1- Tell me a little about yourself and how you got into photography and your story since then.
About 7 years ago I played a photographer in a film. I’m an actor. To prepare for the role, I studied photography and started shooting a whole bunch. Thankfully I discovered a deep passion for the art and craft. Over these past 7 years, I’ve shot for i-D, Vogue, Playboy, Hunger, Purple, etc.
I’ve been backstage NYFW shooting for Sephora, I’ve shot for Urban Outfitters, Catbird, Nickelodeon and many amazing clients. I’ve worked with some of my favorite people, I’ve exhibited my pictures in different places. It’s certainly been a hustle and there have been more downs than ups - but I love this job and I’m lucky to be shooting so much.
2- What are the contributions/influences that helped you develop your style?
Since the beginning I’ve loved Helmut Newton very much. He is a professor, a hero. I’m sure it’s a bit cliche but yea he is my favorite... I also really love Guy Bourdin, Robert Mapplethorpe, Edward Weston, Lee Friedlander, Martin Parr and William Eggleston. There are a lot of movies that kicked my ass also! Persona by Ingrid Bergman (shot by Sven Nykvist) and Stardust Memories by Woody Allen (shot by Gordon Willis) are probably my top two.
3- What is the most valuable thing for you when creating a portrait.
I like when a portrait is equally the subject’s and the shooter’s. The idea of collaboration is very important to me when shooting a portrait.

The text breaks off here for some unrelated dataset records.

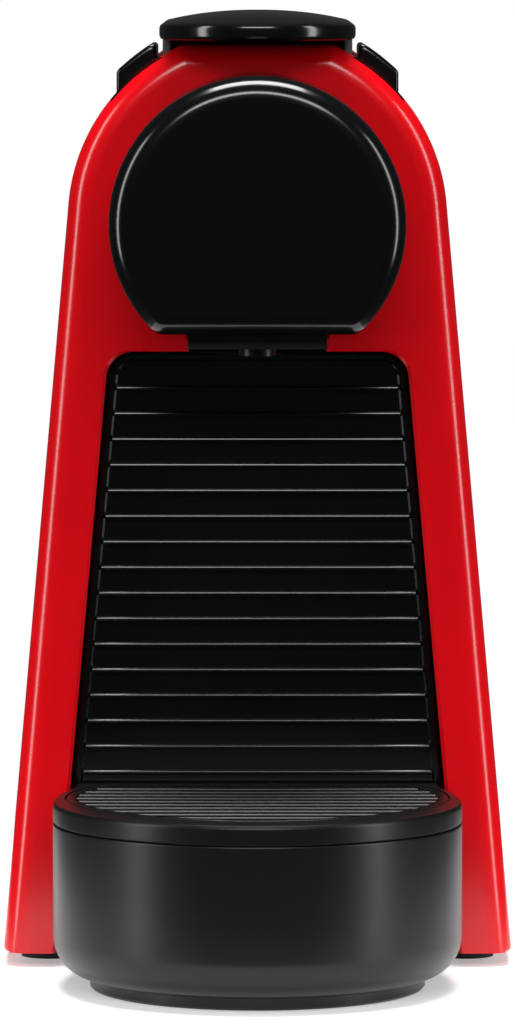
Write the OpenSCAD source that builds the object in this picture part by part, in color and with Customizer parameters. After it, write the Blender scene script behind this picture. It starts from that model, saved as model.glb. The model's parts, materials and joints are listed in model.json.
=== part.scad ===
// Pod coffee machine: a red arched body with a black head, a lever, a drip tray and a rear tank.
// Millimetres. Origin at the middle of the footprint on the table, front towards -Y, +Z up.

/* [Body] */
// Width of the body across its foot
body_w = 110; // [104:1:120]
// Length from the front of the drip tray to the back of the tank
body_l = 325; // [318:1:345]
// Distance from the front of the drip tray to the red face
face_back = 72; // [70:1:76]
// Radius of the arch over the shoulders
arch_r = 40.9; // [40:0.1:42]
// Height of the centre of the arch
arch_z = 161.5; // [158:0.5:166]
// Height of the flat cut across the top of the arch
flat_z = 199.2; // [198.6:0.1:199.4]
// Gap between the table and the body
ground_gap = 2.75; // [2:0.25:4]
// Wall of the side covers
cover_wall = 2.5; // [1.8:0.1:3]
// Thickness of the red face
face_t = 3; // [2:0.5:4]
// Depth of the front frame's side return
frame_d = 12.5; // [8:0.5:14]
// Length of the casing behind the red face
casing_l = 192.5; // [188:0.5:194]
// Thickness of the rear bulkhead
bulkhead_t = 4; // [3:0.5:5]

/* [Niche] */
// Width of the red legs beside the niche
leg_w = 11.45; // [10:0.05:13]
// Height of the top of the niche
niche_top = 133.3; // [132:0.1:134]
// Corner radius at the top of the niche
niche_r = 6; // [4:0.5:9]
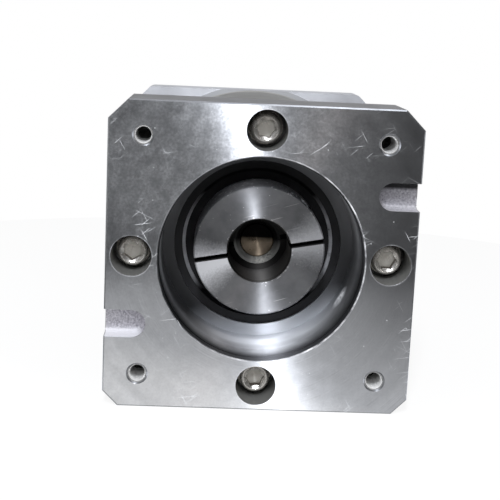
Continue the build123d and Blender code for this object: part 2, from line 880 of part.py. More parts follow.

4- How do you see the “nude element” in photography nowadays?
Unfortunately models and artists who create nude work deal with a lot of shaming and censorship and criticism. I feel like people are making nudes less frequently these days. We were heading in a nice direction too, but something (or someone) happened.
5- You have been working with many different people and clients, how do you maintain your style and atmosphere working with so different scenarios?
Oh I don’t know - I always just show up and shoot - I don’t think too much about it. There of course have been shoots where I didn’t get my point across. Failure is unavoidable - you have to fail sometimes. We all know that. I’ve learned that most people want to shoot with me - they don’t have to. Nobody is holding a sword to a person’s head saying “hire Danny Lane!” With that in mind, I just do what I do and I hope that the client or person is happy with the results.
6- Photography is becoming popular and more easy to do every day. How to you see the professional and artistic world being affected by this?
It is very difficult to work in an artistic field. Gut-wrenchingly so! You can’t take everyone (or anyone) by the shoulders and shake them… You either have to be miraculously unique or you have to be very social or you have to be rich. This last one is a bummer. Especially living in LA - you learn the ugly truth that “it takes money to make money.” This is often the case - not always! But - regardless of what anyone else is doing - regardless of how successful you are - or how much money you make - as long as you enjoy your time and people enjoy your work - it’s totally amazing and rewarding.
7- Do you have any advice to people who is starting to find their way in photography!?
Hmm sure. First - shoot on film. Next - have a friend sit in a chair near a window. Give them a marker and maybe 20 pieces of paper. For each piece of paper, try a different camera setting. Maybe a low shutter speed with a high aperture, and the reverse . Try shooting darker than usual, brighter than usual. Have your friend write your settings on the paper for each shot so you can see what you did and how you did it. Shoot half the roll in clothes and half nude..I’ve never done this..but someone suggested it to me once and I’ve always wanted to try it. Send me the results.